Then you can walk a long, long way to the clinic where your appointment is. I have never had an appointment at the Gainesville, Florida VA that was near the parking lot. There are no clinics on that side where you walk in or on the floor above. My appointments are always on the far side of the hospital. The same is true at the Minneapolis VA, and come to think of it, every other VA I have ever been to. The VA really isn't into customer service.

But hey, many people will say, "But it's free!" Of course those people have no idea what you had to do to get that "free" medical care. After 40 years of using the VA for your healthcare, you are kind of stuck. They have your records, and they have, at least you are told they have, and you hope they have, the expertise to deal with the problems Agent Orange gave you or the help you need with PTSD or a Traumatic Brain Injury that a local hospital just doesn't have.

So, I am once again getting mentally ready for a VA appointment. I am getting ready to see and probably talk to guys who lost a leg or an arm or two legs or even two legs and an arm or a blind vet or one who is really wacked out on some psychotropic drugs the VA often passes out to those who suffer from PTSD.

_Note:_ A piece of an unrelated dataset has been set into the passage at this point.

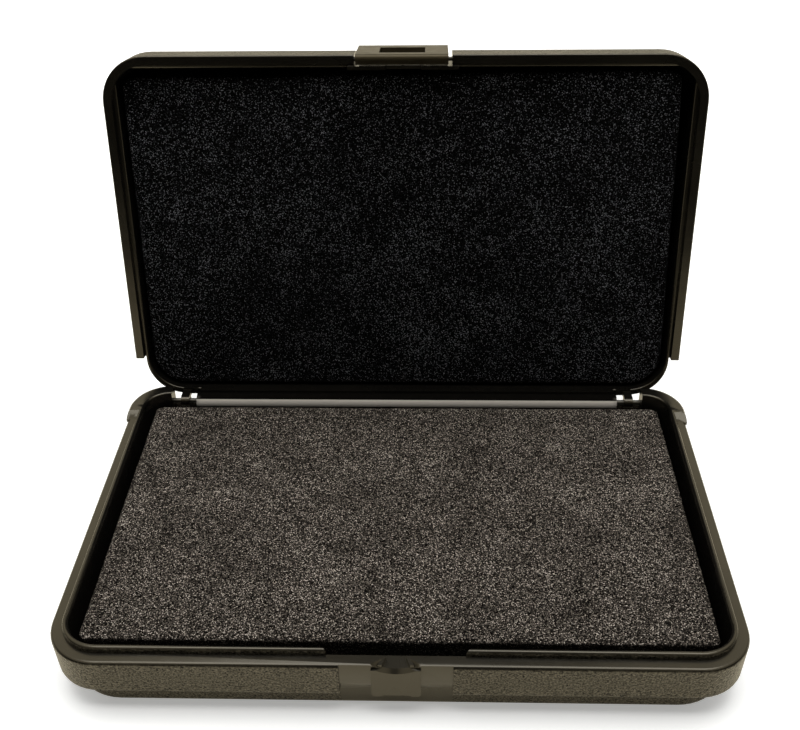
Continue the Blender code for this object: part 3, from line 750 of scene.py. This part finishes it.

You know walking into the VA you could experience a long wait time before they call your name. It seems the later in the morning your appointment is, the longer you will wait because things get backed up. And hey, if there is an emergency, they might just tell you to go home. Then they will mail you a new appointment date, and this has happened to me several times. It really doesn't matter if you drove a hundred or two hundred and fifty miles one way to get there. If they don't have a doctor available to see you, appointment or not, you are heading home. Sometimes you get a "Sorry," and sometimes you don't.

There you are sitting in the waiting room. In Minneapolis they have a volunteer pushing a coffee cart around and handing out cookies. That is the only VA where I have seen that. At the Saint Cloud VA, if you had to fast, in order to get a blood test, they gave you a ticket to get breakfast at their cafeteria, but I haven't seen that in 20 years. They must have cut that out.

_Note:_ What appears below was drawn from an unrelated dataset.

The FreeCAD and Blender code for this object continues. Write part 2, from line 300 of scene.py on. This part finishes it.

So, there you are just sitting, and the guy or now woman sitting next to you might be sleeping or maybe they are the most talkative person you ever met. Sometimes you will get a Navy guy, or some other service guy who doesn't think much of you when you say, "I was a Marine." Sometimes you get a Marine who tells you his serial number and you tell him yours. So, you are either the Boot or the Old Salt depending on when you were in.

Some vets want to talk politics, some sports, and some want to talk about their time in the service. Some are very interesting, and with some, you just hope they call your name soon. It is hard sitting next to someone who has terrible wounds that are very obvious. You learn to talk to them like there is nothing there to see, and I believe they appreciate it if you can.

Some want to talk about their wounds or about how hard their lives are or how their wife left them or that their wife died or their dog died. You never know what it will be like at the VA. So, you have to get yourself in the right frame of mind so that you will be able to handle whomever you sit down next to or who sits down next to you. You can give them a few minutes of your time, and maybe you are the only person they get to talk to that day. Who knows, you might be a help to them just by listening, and sometimes they are so darn interesting you feel bad if your or their name is called.

I know this. An appointment at the VA takes a couple of days out of your life. You think about it more and more as the day gets closer, and it always takes a whole day for any appointment when you add in the travel time. Then there are the days after that. That appointment is still on your mind. Maybe it is what you found out from the doctor, or maybe it is what you talked about with one or more vets while waiting.

Sometimes I hate the VA, and sometimes I am happy it is there. Most often the doctors and nurses and the low level people are just great, but I know why they always hide the administration offices. In my way of thinking, it's as if the VA Administration does everything it can do to make the lives of veterans horrible.

So here I am getting mentally ready for another VA appointment. It isn't easy.